Give every line of the material again, exactly as written.

□ □ □

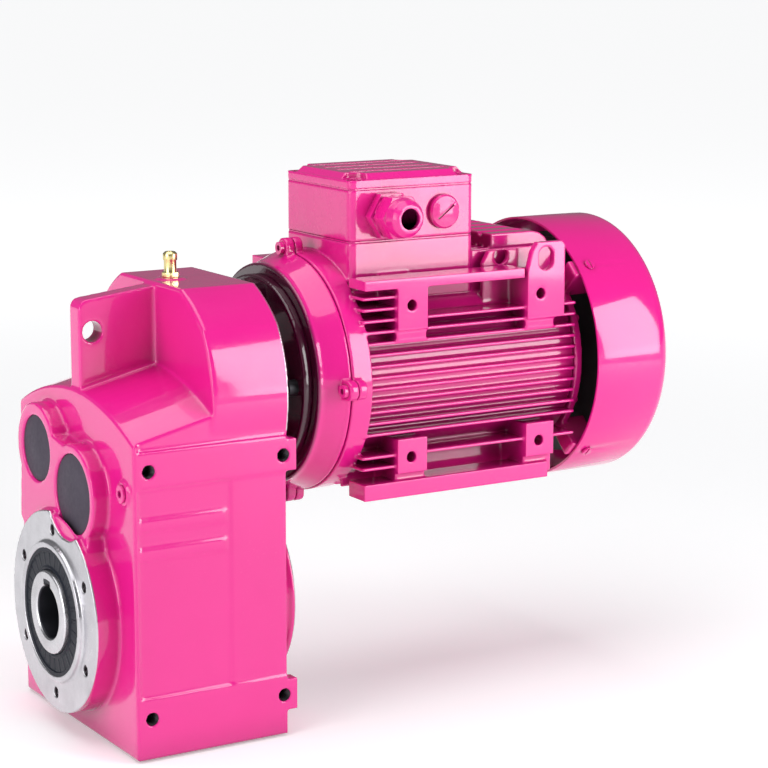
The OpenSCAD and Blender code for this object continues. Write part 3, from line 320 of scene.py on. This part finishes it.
def polymer(name, colour, rough, grain=700.0, depth=0.00001, specular=0.4, dusty=0.12, ribs=0):
    """Rubber or moulded plastic with a fine grain and a trace of dust, and radial ribs if asked."""
    g = Graph(name)
    patch = g.noise(30.0, 4.0, 0.6)
    dust = tuple(min(1.0, c * 1.5 + 0.03) for c in colour)
    g.link(g.mix(g.ramp(patch, 0.35, 0.75, 0.0, dusty * 3), colour, dust), g.bsdf.inputs["Base Color"])
    fine = g.noise(grain, 3.0, 0.6)
    g.link(g.ramp(fine, 0.3, 0.7, rough * 0.85, rough * 1.15), g.bsdf.inputs["Roughness"])
    g.bsdf.inputs["Specular IOR Level"].default_value = specular
    normal = g.bump(fine, depth)
    if ribs:
        _, y, z = g.xyz()
        wave = g.math("SINE", g.math("MULTIPLY", g.math("ARCTAN2", y, z), ribs))
        inner_edge = above(g, g.radius(), 0.037, 0.001)
        outer_edge = below(g, g.radius(), 0.0465, 0.001)
        band = g.math("MULTIPLY", inner_edge, outer_edge)
        rib = g.math("MULTIPLY", g.ramp(wave, 0.3, 0.9, 0.0, 1.0, smooth=True), band)
        normal = g.bump(rib, 0.0006, under=normal)
    g.link(normal, g.bsdf.inputs["Normal"])
    return g.mat


def layered(name, colour, pitch, rough):
    """Stack of thin steel sheets along X."""
    g = Graph(name)
    x = g.xyz()[0]
    sheet = g.math("SINE", g.math("MULTIPLY", x, 2 * math.pi / pitch))
    tone = g.ramp(g.noise(80.0, 3.0, 0.6), 0.3, 0.7, 0.0, 1.0)
    g.link(g.mix(tone, colour, tuple(c * 0.6 for c in colour)), g.bsdf.inputs["Base Color"])
    g.bsdf.inputs["Roughness"].default_value = rough
    g.bsdf.inputs["Metallic"].default_value = 0.9
    g.link(g.bump(sheet, 0.00003), g.bsdf.inputs["Normal"])
    return g.mat


CAST = paint("magenta_casting")
CAST_HOUSING = paint("magenta_housing", bare=bare_housing)
CAST_COVER = paint("magenta_cover", bare=bare_cover)
CAST_PAINTED_GAP_SHADE = paint("magenta_gap_painted_shade", painted_shade_where=gap_painted_shade)
SHEET = paint("magenta_sheet", grain=0.25, gloss=0.12)
MOULDED = paint("magenta_moulded", grain=0.6, gloss=0.24)
TURNED = turned_metal("turned_steel", TURNED_STEEL, painted_shade_bore_r=0.0207)
GEAR = plain_metal("gear_steel", STEEL, 0.3)
SCREW = plain_metal("black_oxide", BLACK_OXIDE, 0.42, metallic=0.8)
# Thread walls in the tapped holes are real; their near-black colour is painted shade.
THREAD = plain_metal("thread_painted_shade", THREAD_PAINTED_SHADE, 0.30, metallic=0.9)
CAP_GREY = polymer("bearing_cap_grey", CAP, 0.55, grain=260.0, depth=0.00002, specular=0.12)
BLACK_RUBBER = polymer("seal_rubber", RUBBER, 0.45, grain=1200.0, specular=0.2)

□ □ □

### EXERCISE RESULT
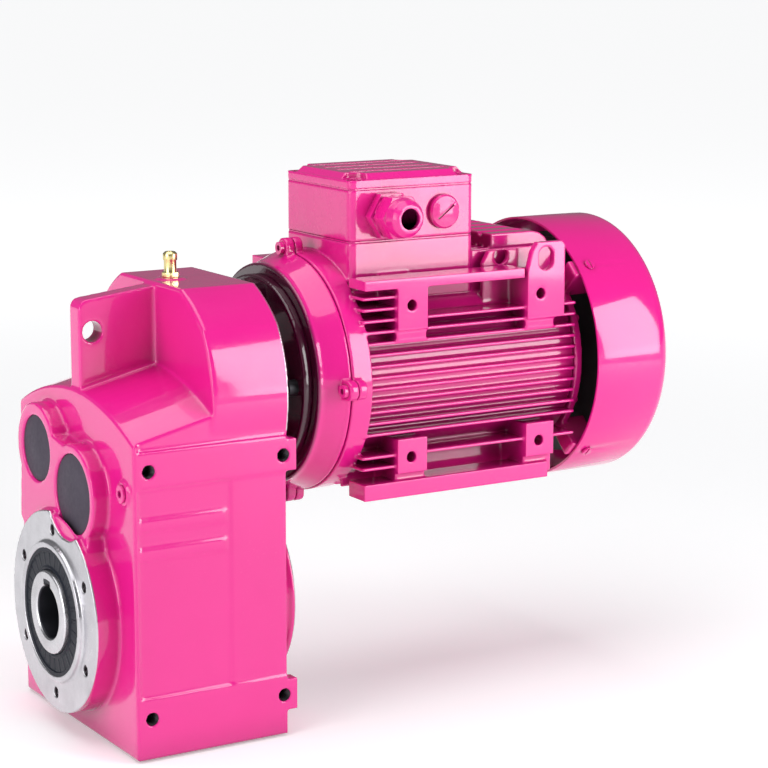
The OpenSCAD and Blender code for this object continues. Write part 3, from line 320 of scene.py on. This part finishes it.
def polymer(name, colour, rough, grain=700.0, depth=0.00001, specular=0.4, dusty=0.12, ribs=0):
    """Rubber or moulded plastic with a fine grain and a trace of dust, and radial ribs if asked."""
    g = Graph(name)
    patch = g.noise(30.0, 4.0, 0.6)
    dust = tuple(min(1.0, c * 1.5 + 0.03) for c in colour)
    g.link(g.mix(g.ramp(patch, 0.35, 0.75, 0.0, dusty * 3), colour, dust), g.bsdf.inputs["Base Color"])
    fine = g.noise(grain, 3.0, 0.6)
    g.link(g.ramp(fine, 0.3, 0.7, rough * 0.85, rough * 1.15), g.bsdf.inputs["Roughness"])
    g.bsdf.inputs["Specular IOR Level"].default_value = specular
    normal = g.bump(fine, depth)
    if ribs:
        _, y, z = g.xyz()
        wave = g.math("SINE", g.math("MULTIPLY", g.math("ARCTAN2", y, z), ribs))
        inner_edge = above(g, g.radius(), 0.037, 0.001)
        outer_edge = below(g, g.radius(), 0.0465, 0.001)
        band = g.math("MULTIPLY", inner_edge, outer_edge)
        rib = g.math("MULTIPLY", g.ramp(wave, 0.3, 0.9, 0.0, 1.0, smooth=True), band)
        normal = g.bump(rib, 0.0006, under=normal)
    g.link(normal, g.bsdf.inputs["Normal"])
    return g.mat


def layered(name, colour, pitch, rough):
    """Stack of thin steel sheets along X."""
    g = Graph(name)
    x = g.xyz()[0]
    sheet = g.math("SINE", g.math("MULTIPLY", x, 2 * math.pi / pitch))
    tone = g.ramp(g.noise(80.0, 3.0, 0.6), 0.3, 0.7, 0.0, 1.0)
    g.link(g.mix(tone, colour, tuple(c * 0.6 for c in colour)), g.bsdf.inputs["Base Color"])
    g.bsdf.inputs["Roughness"].default_value = rough
    g.bsdf.inputs["Metallic"].default_value = 0.9
    g.link(g.bump(sheet, 0.00003), g.bsdf.inputs["Normal"])
    return g.mat


CAST = paint("magenta_casting")
CAST_HOUSING = paint("magenta_housing", bare=bare_housing)
CAST_COVER = paint("magenta_cover", bare=bare_cover)
CAST_PAINTED_GAP_SHADE = paint("magenta_gap_painted_shade", painted_shade_where=gap_painted_shade)
SHEET = paint("magenta_sheet", grain=0.25, gloss=0.12)
MOULDED = paint("magenta_moulded", grain=0.6, gloss=0.24)
TURNED = turned_metal("turned_steel", TURNED_STEEL, painted_shade_bore_r=0.0207)
GEAR = plain_metal("gear_steel", STEEL, 0.3)
SCREW = plain_metal("black_oxide", BLACK_OXIDE, 0.42, metallic=0.8)
# Thread walls in the tapped holes are real; their near-black colour is painted shade.
THREAD = plain_metal("thread_painted_shade", THREAD_PAINTED_SHADE, 0.30, metallic=0.9)
CAP_GREY = polymer("bearing_cap_grey", CAP, 0.55, grain=260.0, depth=0.00002, specular=0.12)
BLACK_RUBBER = polymer("seal_rubber", RUBBER, 0.45, grain=1200.0, specular=0.2)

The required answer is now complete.